**TASK DETAILS:** Among the records that follow, find the line with "for name, make" and the line with "for node in". Set down those lines and all lines between them exactly, without adding anything.

Collection entries
········
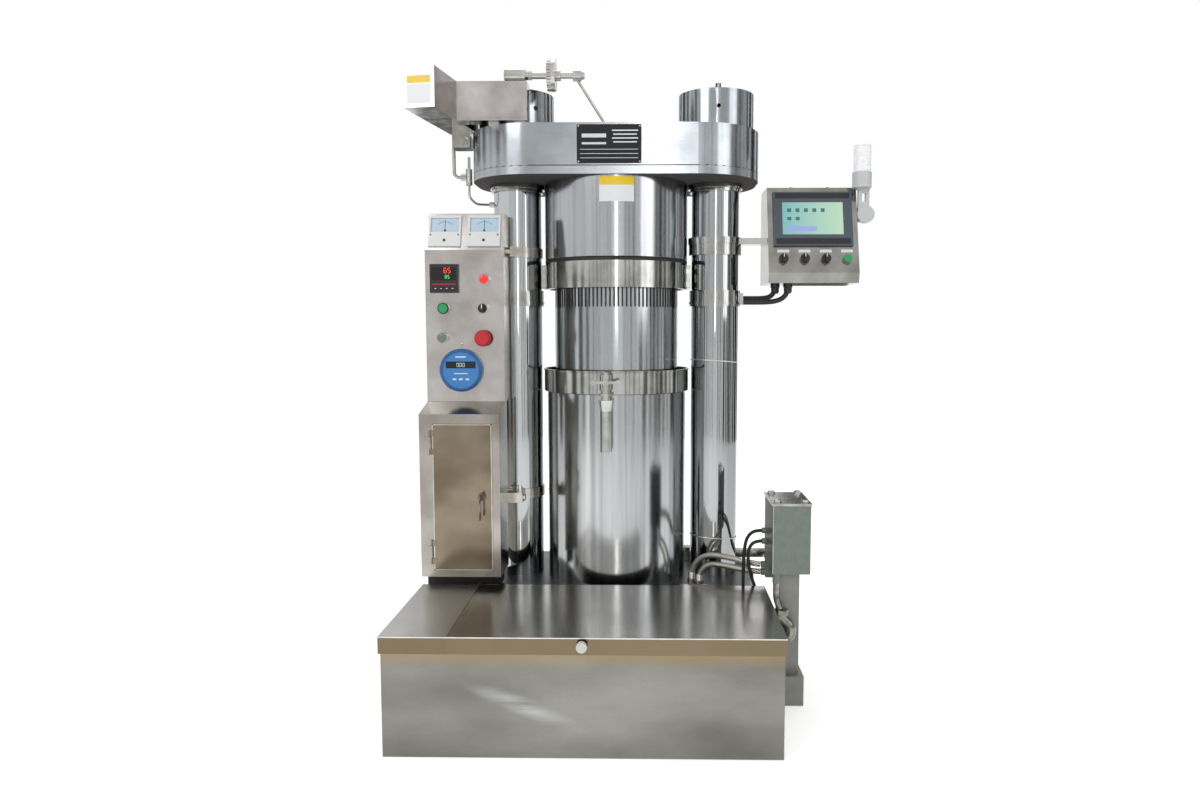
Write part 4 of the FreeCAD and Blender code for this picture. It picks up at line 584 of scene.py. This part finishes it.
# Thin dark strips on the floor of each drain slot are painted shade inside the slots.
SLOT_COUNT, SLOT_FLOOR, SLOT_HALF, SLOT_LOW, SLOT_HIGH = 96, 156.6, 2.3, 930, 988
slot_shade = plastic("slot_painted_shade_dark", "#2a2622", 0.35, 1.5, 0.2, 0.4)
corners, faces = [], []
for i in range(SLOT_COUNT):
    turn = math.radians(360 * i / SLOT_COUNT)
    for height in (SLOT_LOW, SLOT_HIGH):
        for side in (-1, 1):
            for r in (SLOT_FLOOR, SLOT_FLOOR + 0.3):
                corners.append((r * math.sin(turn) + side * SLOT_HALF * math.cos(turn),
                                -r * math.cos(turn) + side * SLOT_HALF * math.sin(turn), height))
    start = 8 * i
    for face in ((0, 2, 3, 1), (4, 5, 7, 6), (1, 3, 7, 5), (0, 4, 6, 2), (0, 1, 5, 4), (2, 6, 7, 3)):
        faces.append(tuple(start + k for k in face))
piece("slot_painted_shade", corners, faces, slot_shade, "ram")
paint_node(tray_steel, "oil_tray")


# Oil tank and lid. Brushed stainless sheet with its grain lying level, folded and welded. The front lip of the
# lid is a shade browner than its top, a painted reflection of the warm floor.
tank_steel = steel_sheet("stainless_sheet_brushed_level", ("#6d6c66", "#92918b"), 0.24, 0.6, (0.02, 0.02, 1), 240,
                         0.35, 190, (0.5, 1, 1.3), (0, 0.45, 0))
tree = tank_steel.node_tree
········
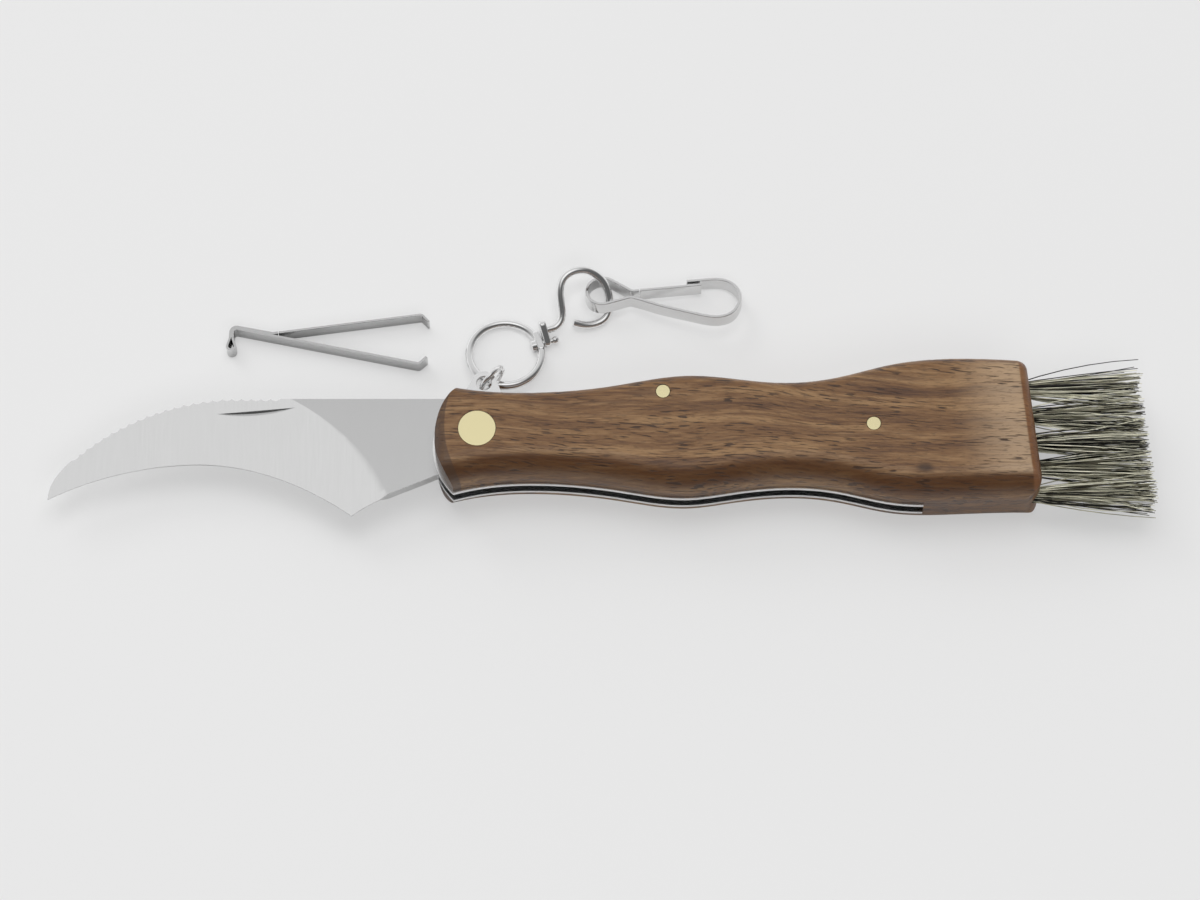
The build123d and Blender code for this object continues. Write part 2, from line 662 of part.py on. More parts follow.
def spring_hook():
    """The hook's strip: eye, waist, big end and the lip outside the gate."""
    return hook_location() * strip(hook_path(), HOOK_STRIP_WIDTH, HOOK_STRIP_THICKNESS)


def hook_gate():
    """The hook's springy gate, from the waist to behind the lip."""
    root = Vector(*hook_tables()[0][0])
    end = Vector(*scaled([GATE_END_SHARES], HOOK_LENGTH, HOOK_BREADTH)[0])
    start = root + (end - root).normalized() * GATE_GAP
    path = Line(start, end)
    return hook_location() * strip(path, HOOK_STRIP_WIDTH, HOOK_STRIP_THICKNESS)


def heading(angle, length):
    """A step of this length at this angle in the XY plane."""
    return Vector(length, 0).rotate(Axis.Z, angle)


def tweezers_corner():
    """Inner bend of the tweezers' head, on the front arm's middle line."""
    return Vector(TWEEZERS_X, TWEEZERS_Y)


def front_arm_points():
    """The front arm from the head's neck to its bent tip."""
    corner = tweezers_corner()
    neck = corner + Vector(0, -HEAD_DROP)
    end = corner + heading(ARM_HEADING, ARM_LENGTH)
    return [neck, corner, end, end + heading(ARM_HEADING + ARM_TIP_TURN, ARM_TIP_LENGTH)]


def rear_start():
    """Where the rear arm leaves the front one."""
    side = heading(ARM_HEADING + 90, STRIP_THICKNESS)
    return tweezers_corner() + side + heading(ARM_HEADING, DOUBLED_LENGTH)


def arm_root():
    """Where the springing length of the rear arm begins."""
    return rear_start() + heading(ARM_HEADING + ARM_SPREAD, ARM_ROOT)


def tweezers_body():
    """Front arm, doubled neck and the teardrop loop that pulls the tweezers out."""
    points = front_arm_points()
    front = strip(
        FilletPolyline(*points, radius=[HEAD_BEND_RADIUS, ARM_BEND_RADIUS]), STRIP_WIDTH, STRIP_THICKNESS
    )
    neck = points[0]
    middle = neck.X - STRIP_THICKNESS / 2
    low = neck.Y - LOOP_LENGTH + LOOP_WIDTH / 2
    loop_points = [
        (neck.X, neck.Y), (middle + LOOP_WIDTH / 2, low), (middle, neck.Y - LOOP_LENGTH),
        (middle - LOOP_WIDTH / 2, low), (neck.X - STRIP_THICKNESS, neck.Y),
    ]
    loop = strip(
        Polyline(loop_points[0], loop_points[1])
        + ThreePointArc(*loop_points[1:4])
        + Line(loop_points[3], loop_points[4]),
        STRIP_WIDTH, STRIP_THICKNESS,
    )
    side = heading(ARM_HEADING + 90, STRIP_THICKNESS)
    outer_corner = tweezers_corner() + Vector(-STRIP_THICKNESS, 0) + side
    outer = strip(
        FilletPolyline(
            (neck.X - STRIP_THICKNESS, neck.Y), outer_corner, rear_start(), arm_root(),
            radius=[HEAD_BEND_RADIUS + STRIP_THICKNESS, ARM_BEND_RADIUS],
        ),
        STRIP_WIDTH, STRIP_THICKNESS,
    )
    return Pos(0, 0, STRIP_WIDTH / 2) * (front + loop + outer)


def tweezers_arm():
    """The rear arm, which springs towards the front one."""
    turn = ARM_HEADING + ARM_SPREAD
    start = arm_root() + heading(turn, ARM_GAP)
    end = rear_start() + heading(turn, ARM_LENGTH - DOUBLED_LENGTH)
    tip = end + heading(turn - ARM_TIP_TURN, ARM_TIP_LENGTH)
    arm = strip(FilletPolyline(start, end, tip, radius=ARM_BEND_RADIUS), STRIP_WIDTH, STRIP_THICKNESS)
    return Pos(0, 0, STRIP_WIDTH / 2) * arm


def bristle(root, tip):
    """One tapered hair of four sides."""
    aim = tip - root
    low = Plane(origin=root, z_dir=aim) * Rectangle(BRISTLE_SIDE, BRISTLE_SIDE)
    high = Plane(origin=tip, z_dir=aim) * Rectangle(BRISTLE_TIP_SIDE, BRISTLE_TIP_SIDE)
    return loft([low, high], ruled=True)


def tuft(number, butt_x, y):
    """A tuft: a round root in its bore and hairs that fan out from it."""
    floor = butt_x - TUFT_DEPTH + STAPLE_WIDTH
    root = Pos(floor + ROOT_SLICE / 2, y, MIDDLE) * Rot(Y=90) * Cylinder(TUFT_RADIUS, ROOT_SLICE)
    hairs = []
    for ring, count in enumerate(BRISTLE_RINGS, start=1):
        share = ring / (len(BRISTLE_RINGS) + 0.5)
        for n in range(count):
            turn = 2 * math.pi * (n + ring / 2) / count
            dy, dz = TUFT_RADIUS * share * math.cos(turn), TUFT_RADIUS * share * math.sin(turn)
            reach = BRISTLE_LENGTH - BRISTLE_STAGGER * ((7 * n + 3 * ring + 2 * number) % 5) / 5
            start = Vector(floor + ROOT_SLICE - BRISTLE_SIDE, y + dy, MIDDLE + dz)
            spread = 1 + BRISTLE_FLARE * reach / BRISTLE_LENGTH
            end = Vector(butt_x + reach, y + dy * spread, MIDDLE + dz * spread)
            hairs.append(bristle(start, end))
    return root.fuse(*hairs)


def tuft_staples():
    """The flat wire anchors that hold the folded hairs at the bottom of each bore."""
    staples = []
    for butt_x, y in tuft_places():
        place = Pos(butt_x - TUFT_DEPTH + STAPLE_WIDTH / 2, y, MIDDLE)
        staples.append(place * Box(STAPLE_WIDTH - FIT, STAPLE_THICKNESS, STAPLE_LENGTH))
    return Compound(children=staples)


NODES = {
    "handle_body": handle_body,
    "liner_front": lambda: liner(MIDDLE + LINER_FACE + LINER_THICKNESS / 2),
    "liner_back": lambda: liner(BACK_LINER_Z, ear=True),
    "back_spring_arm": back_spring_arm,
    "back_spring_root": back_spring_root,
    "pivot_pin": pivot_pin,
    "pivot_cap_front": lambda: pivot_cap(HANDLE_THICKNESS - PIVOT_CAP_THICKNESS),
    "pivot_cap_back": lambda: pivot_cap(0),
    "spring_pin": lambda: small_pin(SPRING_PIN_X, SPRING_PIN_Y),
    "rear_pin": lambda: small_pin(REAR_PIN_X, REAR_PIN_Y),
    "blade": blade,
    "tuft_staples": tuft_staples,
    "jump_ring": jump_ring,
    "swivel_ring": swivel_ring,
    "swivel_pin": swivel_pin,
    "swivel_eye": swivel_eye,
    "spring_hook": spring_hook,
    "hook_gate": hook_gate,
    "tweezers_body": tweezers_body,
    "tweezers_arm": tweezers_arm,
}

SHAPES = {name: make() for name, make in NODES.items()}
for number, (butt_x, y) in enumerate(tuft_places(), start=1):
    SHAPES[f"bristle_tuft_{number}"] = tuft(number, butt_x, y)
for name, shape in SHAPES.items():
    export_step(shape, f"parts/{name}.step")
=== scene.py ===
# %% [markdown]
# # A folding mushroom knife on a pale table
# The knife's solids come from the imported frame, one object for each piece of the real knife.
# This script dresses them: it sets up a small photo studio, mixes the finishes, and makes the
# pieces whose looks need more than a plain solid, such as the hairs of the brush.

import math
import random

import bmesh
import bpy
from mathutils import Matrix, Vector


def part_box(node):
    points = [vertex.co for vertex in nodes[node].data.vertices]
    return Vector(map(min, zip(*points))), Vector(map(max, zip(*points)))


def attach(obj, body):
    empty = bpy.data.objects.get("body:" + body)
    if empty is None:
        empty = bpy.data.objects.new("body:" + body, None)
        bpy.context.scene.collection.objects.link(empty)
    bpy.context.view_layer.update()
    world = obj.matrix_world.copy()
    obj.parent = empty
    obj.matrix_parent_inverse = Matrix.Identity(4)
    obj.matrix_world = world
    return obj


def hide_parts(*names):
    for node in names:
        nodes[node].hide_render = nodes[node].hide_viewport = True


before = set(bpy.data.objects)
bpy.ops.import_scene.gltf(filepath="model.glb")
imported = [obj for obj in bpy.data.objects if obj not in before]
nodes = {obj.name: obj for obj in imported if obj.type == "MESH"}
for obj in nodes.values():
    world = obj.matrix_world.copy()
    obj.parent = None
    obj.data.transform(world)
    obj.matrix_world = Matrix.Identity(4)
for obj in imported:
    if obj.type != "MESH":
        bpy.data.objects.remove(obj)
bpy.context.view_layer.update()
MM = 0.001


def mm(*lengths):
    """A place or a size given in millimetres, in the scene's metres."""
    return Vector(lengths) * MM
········
**TASK SOLUTION:**
SHAPES = {name: make() for name, make in NODES.items()}
for number, (butt_x, y) in enumerate(tuft_places(), start=1):
    SHAPES[f"bristle_tuft_{number}"] = tuft(number, butt_x, y)
for name, shape in SHAPES.items():
    export_step(shape, f"parts/{name}.step")
=== scene.py ===
# %% [markdown]
# # A folding mushroom knife on a pale table
# The knife's solids come from the imported frame, one object for each piece of the real knife.
# This script dresses them: it sets up a small photo studio, mixes the finishes, and makes the
# pieces whose looks need more than a plain solid, such as the hairs of the brush.

import math
import random

import bmesh
import bpy
from mathutils import Matrix, Vector


def part_box(node):
    points = [vertex.co for vertex in nodes[node].data.vertices]
    return Vector(map(min, zip(*points))), Vector(map(max, zip(*points)))


def attach(obj, body):
    empty = bpy.data.objects.get("body:" + body)
    if empty is None:
        empty = bpy.data.objects.new("body:" + body, None)
        bpy.context.scene.collection.objects.link(empty)
    bpy.context.view_layer.update()
    world = obj.matrix_world.copy()
    obj.parent = empty
    obj.matrix_parent_inverse = Matrix.Identity(4)
    obj.matrix_world = world
    return obj


def hide_parts(*names):
    for node in names:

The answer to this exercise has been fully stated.